Pero el caso es que los esforzados que miran desde la escalera equivocada, han logrado una enorme competencia también en eso. Saben que la pluma estilográfica no se cuelga en el bolsillo exterior de la chaqueta, saben que la manicura es importante, han dejado los palillos en casa y guardan un par de medias en el cajón por si acaso. Tienen amigos, incluso una buena red de contactos, y de sobra saben que la cooperación es indispensable, incluso han cambiado el orden de los apellidos para buscar alguna distinción. Pero como son listos, advierten que siguen en el camino equivocado y ven a sus coetáneos menos sagaces encumbrarse, ven como cuando caen, ellos se desangran y a los otros les basta con una tirita. Y les duele.

Y tiene que ser la suerte, porque cuando esos inadaptados con todas las vacunas sociales puestas se pasean, encuentran un mundo poblado de mediocres, en sus clientes, en sus proveedores, en sus colegas. Los ven entre los profesores de sus hijos, entre los médicos que les atienden, en sus jefes, en los periodistas que escriben los periódico que leen, en la persona –quizá en plural- con que les engaña su cónyuge, en el camarero que les sirve una copa, en sus dirigentes, en los fiscales que les acusan y los jueces que les condenan.

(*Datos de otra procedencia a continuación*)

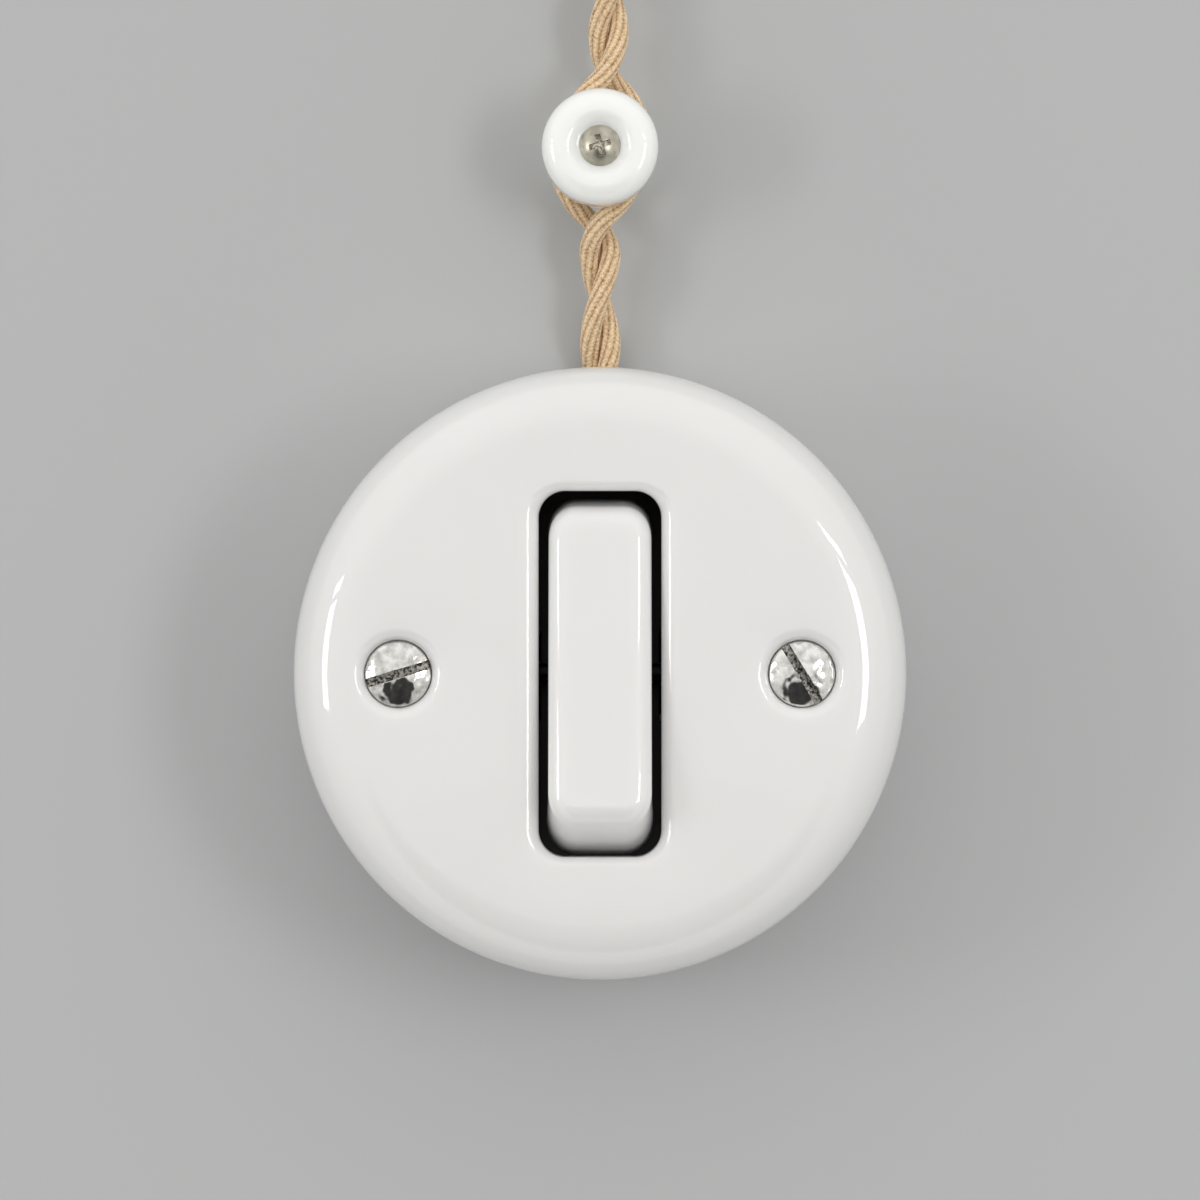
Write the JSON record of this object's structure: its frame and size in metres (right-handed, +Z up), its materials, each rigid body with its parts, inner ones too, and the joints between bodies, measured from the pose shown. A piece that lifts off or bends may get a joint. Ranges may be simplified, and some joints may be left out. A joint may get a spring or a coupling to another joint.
{
  "type": "porcelain rocker switch",
  "caption": "Surface-mounted round porcelain light switch with a rocker key, fed by twisted textile flex held by a porcelain insulator.",
  "frame": {"origin": "centre of the base's flat back face, on the wall", "axes": "+Y into the wall, -Y towards the viewer, +Z up, +X to the viewer's right"},
  "size_m": [0.078, 0.0388, 0.1361],
  "materials": {
    "porcelain_cover": "glossy glaze",
    "porcelain_rocker": "glossy glaze",
    "porcelain_base": "dull bisque",
    "porcelain_insulator": "glossy glaze",
    "thermoset": "moulded, black",
    "nickel_screw": "polished nickel plate",
    "zinc_screw": "dull nickel plate",
    "steel": "ground",
    "brass": "machined",
    "silver_contact": "turned silver alloy",
    "textile_flex": "braided textile",
    "core_insulation": "smooth"
  },
  "bodies": {
    "root": {"cover": "porcelain_cover", "base": "porcelain_base", "mechanism_housing": "thermoset", "housing_screws": "zinc_screw", "rocker_axle": "steel", "threaded_insert_left": "brass", "threaded_insert_right": "brass", "cover_screw_left": "nickel_screw", "cover_screw_right": "nickel_screw", "common_terminal": "brass", "upper_terminal": "brass", "lower_terminal": "brass", "upper_contact_tip": "silver_contact", "lower_contact_tip": "silver_contact", "terminal_screws": "zinc_screw", "conductor_line": "core_insulation", "conductor_switched": "core_insulation", "flex_lower": "textile_flex", "flex_bow_left": "textile_flex", "flex_bow_right": "textile_flex", "flex_upper": "textile_flex", "insulator": "porcelain_insulator", "insulator_screw": "zinc_screw"},
    "key": {"rocker": "porcelain_rocker", "rocker_carrier": "thermoset", "plunger_spring": "steel"},
    "plunger": {"plunger": "steel"},
    "blade": {"contact_blade": "brass", "blade_rivets": "silver_contact"}
  },
  "joints": [
    {"name": "rocker_tilt", "type": "hinge", "parent": "root", "child": "key", "pos_m": [0, -0.027, 0], "axis": [1, 0, 0], "range_deg": [0, 16]},
    {"name": "contact_flip", "type": "hinge", "parent": "root", "child": "blade", "pos_m": [0, -0.0117, 0], "axis": [1, 0, 0], "range_deg": [-10, 0]},
    {"name": "plunger_slide", "type": "slide", "parent": "key", "child": "plunger", "axis": [0, -0.9903, 0.1392], "range_m": [0, 0.0012], "stiffness_N_per_m": 400, "deforming": ["plunger_spring"]}
  ],
  "couplings": [
    {"joint": "contact_flip", "follows": "rocker_tilt", "ratio": -0.625}
  ]
}
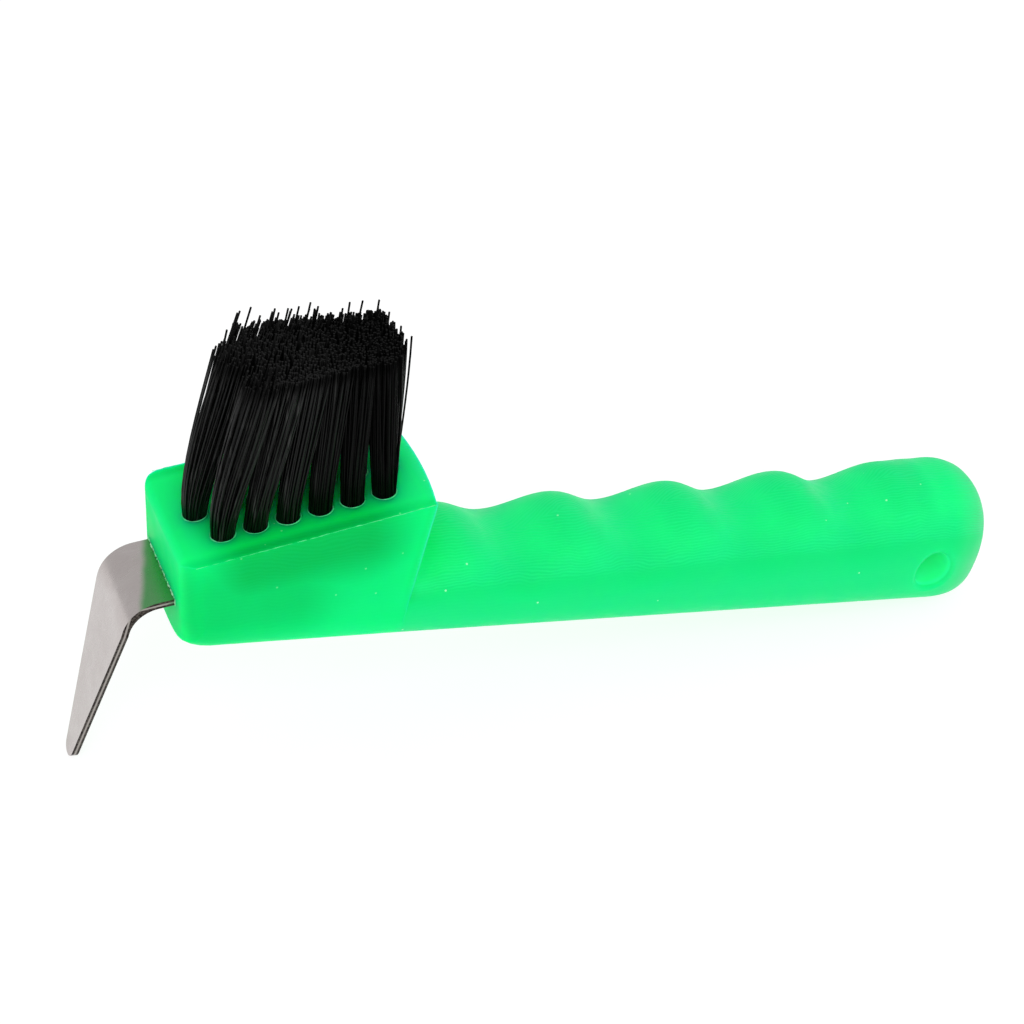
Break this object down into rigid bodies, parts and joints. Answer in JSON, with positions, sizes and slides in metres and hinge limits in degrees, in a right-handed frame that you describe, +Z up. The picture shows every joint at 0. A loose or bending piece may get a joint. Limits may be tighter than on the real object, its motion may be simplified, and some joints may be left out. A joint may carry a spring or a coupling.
{
  "type": "hoof pick",
  "caption": "Hoof pick with a bent tapered steel blade, a slanted block of stiff bristle tufts and a plastic grip with finger grooves and a hang hole.",
  "frame": {"origin": "middle of the bounding box's footprint, on the surface it stands on", "axes": "+Z up, the way the bristles point; +X along the grip, from the pick to the butt, as it runs over the table; Y across the grip. It stands on the pick's tip and the heel of the butt, so the grip slopes down toward +X."},
  "size_m": [0.1756, 0.0262, 0.0779],
  "materials": {
    "green_plastic": "satin, slightly translucent moulded plastic",
    "satin_steel": "satin rolled sheet with sheared edges",
    "black_nylon": "glossy drawn filament",
    "staple_wire": "plain flat wire"
  },
  "bodies": {
    "root": {"handle": "green_plastic", "pick_blade": "satin_steel", "tuft_front_1": "black_nylon", "tuft_front_2": "black_nylon", "tuft_front_3": "black_nylon", "tuft_front_4": "black_nylon", "tuft_front_5": "black_nylon", "tuft_front_6": "black_nylon", "tuft_middle_1": "black_nylon", "tuft_middle_2": "black_nylon", "tuft_middle_3": "black_nylon", "tuft_middle_4": "black_nylon", "tuft_middle_5": "black_nylon", "tuft_middle_6": "black_nylon", "tuft_middle_7": "black_nylon", "tuft_back_1": "black_nylon", "tuft_back_2": "black_nylon", "tuft_back_3": "black_nylon", "tuft_back_4": "black_nylon", "tuft_back_5": "black_nylon", "tuft_back_6": "black_nylon", "staple_front_1": "staple_wire", "staple_front_2": "staple_wire", "staple_front_3": "staple_wire", "staple_front_4": "staple_wire", "staple_front_5": "staple_wire", "staple_front_6": "staple_wire", "staple_middle_1": "staple_wire", "staple_middle_2": "staple_wire", "staple_middle_3": "staple_wire", "staple_middle_4": "staple_wire", "staple_middle_5": "staple_wire", "staple_middle_6": "staple_wire", "staple_middle_7": "staple_wire", "staple_back_1": "staple_wire", "staple_back_2": "staple_wire", "staple_back_3": "staple_wire", "staple_back_4": "staple_wire", "staple_back_5": "staple_wire", "staple_back_6": "staple_wire"}
  },
  "joints": []
}
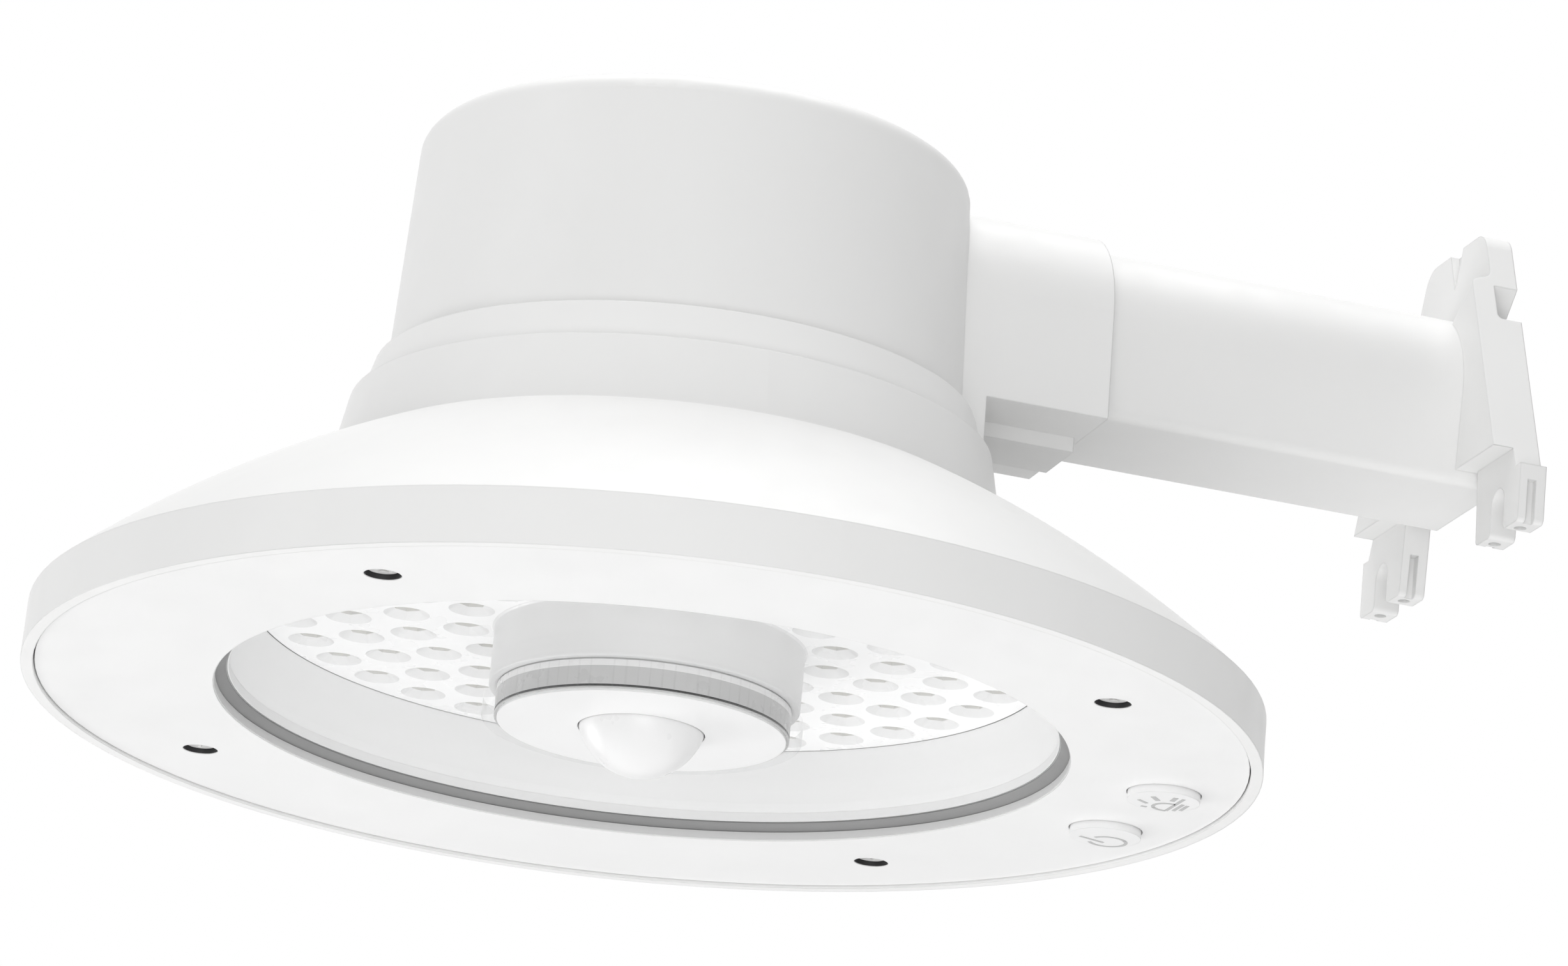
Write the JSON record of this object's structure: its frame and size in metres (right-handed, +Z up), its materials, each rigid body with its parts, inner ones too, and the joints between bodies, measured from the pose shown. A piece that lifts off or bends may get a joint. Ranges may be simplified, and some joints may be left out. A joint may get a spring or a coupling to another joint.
{
  "type": "solar security light",
  "caption": "Round solar security light with a solar panel on its hub, a cup reflector, a movement sensor, two push buttons and a short arm with a flange for a wall bracket",
  "frame": {"origin": "middle of the row of screw holes in the lower end of the flange's legs, on their end face", "axes": "+Z up, +Y towards the wall, so the lamp head stands out along -Y and lights downwards along -Z; X runs across the arm"},
  "size_m": [0.26, 0.3115, 0.15],
  "materials": {
    "white_shell": "fine-grained white moulding",
    "white_arm": "fine-grained white moulding",
    "white_cover": "fine-grained white moulding",
    "white_button": "smooth white with a raised sign",
    "clear_lens": "clear moulded plastic",
    "clear_panel_cover": "clear plastic over the cells",
    "solar_blue": "dark silicon cells",
    "board_green": "green circuit board",
    "board_white": "white-coated aluminium board",
    "reflector_white": "bright moulded cups",
    "ring_grey": "light grey moulding",
    "led_yellow": "phosphor-coated light source",
    "black_rubber": "black seal",
    "sensor_white": "smooth white moulding",
    "eye_white": "milky translucent plastic",
    "bright_metal": "plated steel",
    "dark_plastic": "black moulding",
    "cell_wrap": "blue sleeve",
    "socket_white": "off-white nylon",
    "copper": "wound copper"
  },
  "bodies": {
    "lamp": {"head_shell": "white_shell", "solar_cover": "clear_panel_cover", "solar_cells": "solar_blue", "solar_board": "dark_plastic", "panel_seal": "black_rubber", "front_cover": "white_cover", "front_screws": "bright_metal", "lens": "clear_lens", "lens_seal": "black_rubber", "optics_ring": "ring_grey", "reflector": "reflector_white", "leds": "led_yellow", "led_board": "board_white", "optics_screws": "bright_metal", "sensor_housing": "sensor_white", "sensor_seal": "black_rubber", "sensor_screws": "bright_metal", "sensor_eye": "eye_white", "sensor_board": "board_green", "pyro_sensor": "bright_metal", "mode_switch": "dark_plastic", "power_switch": "dark_plastic", "button_seals": "black_rubber", "switch_board": "board_green", "switch_screws": "bright_metal", "wall_arm": "white_arm", "arm_screws": "bright_metal", "battery_cells": "cell_wrap", "battery_cradle": "dark_plastic", "battery_strap": "bright_metal", "cradle_screws": "bright_metal", "main_board": "board_green", "board_screws": "bright_metal", "control_chips": "dark_plastic", "capacitors": "dark_plastic", "charge_coil": "copper", "lead_sockets": "socket_white"},
    "mode_button_body": {"mode_button": "white_button", "mode_plunger": "dark_plastic"},
    "power_button_body": {"power_button": "white_button", "power_plunger": "dark_plastic"}
  },
  "joints": [
    {"name": "mode_press", "type": "slide", "parent": "lamp", "child": "mode_button_body", "axis": [0, 0, 1], "range_m": [0, 0.0008], "stiffness_N_per_m": 2500},
    {"name": "power_press", "type": "slide", "parent": "lamp", "child": "power_button_body", "axis": [0, 0, 1], "range_m": [0, 0.0008], "stiffness_N_per_m": 2500}
  ]
}
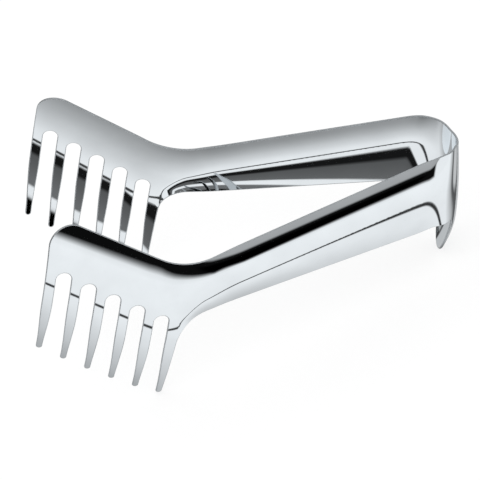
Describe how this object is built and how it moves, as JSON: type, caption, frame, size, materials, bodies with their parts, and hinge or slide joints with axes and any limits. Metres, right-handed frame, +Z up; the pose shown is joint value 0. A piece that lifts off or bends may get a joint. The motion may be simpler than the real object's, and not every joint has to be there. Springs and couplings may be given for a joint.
{
  "type": "spaghetti tongs",
  "caption": "One-piece sprung spaghetti tongs of polished steel sheet: two shallow channel-shaped arms from a rounded bow, each ending in an angled comb of long teeth.",
  "frame": {"origin": "middle of the tongs' bounding box on the surface that they stand on", "axes": "+X from the combs to the bow, +Y from the left arm to the right arm, +Z up"},
  "size_m": [0.2126, 0.1094, 0.1137],
  "materials": {
    "polished_steel": "mirror-polished stainless steel sheet"
  },
  "bodies": {
    "bow": {"spring_bow": "polished_steel"},
    "left": {"left_arm": "polished_steel"},
    "right": {"right_arm": "polished_steel"}
  },
  "joints": [
    {"name": "right_arm_squeeze", "type": "hinge", "parent": "bow", "child": "right", "pos_m": [0.08832, 0.00714, 0.03046], "axis": [0.4195, 0, 0.9078], "range_deg": [0, 14], "stiffness_Nm_per_rad": 4},
    {"name": "left_arm_squeeze", "type": "hinge", "parent": "bow", "child": "left", "pos_m": [0.08832, -0.00714, 0.03046], "axis": [-0.4195, 0, -0.9078], "range_deg": [0, 14], "stiffness_Nm_per_rad": 4}
  ],
  "couplings": [
    {"joint": "left_arm_squeeze", "follows": "right_arm_squeeze", "ratio": 1}
  ]
}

Y poco a poco empiezan a verse mediocres a sí mismos, empiezan realmente a serlo, y ya no son capaces de distinguirse de los demás y empiezan a creer de verdad en la suerte y ven que por la vía del tesón y del sudor, por el sendero de la capacidad y de la chispa no van a llegar a sitio alguno. Saben que su única posibilidad es una primitiva o un euromillón que para algo saben inglés. Y dejan de esforzarse y piensan en paraísos; ante la imposibilidad de quince días en la costa, sueñan con un trimestre en un crucero. Y dejarán de votar y de pensar, y trocarán el término merecimiento, lleno de causalidad, por el de fortuna, lleno de aleatoriedad. Y ya han empezado a morir. Y el futuro del mundo con ellos.

La película está basada en el libro escrito por una de las hijas. No tenemos modo de saber en que escalera estaba situada la señora Ryan, pero logró que su suerte pareciera una profesión exitosa, o bien que su dominio de lemas y pareados se amparara bajo el dosel de su buena estrella, que a efectos de distribución divina se compensa con un esposo alcohólico y una existencia miserable, que se percibe tras una frase hostil dirigida hacia el marido y que bien podría ser el motto de la próxima campaña de igualdad: no quiero que me hagas feliz, quiero que me dejes serlo.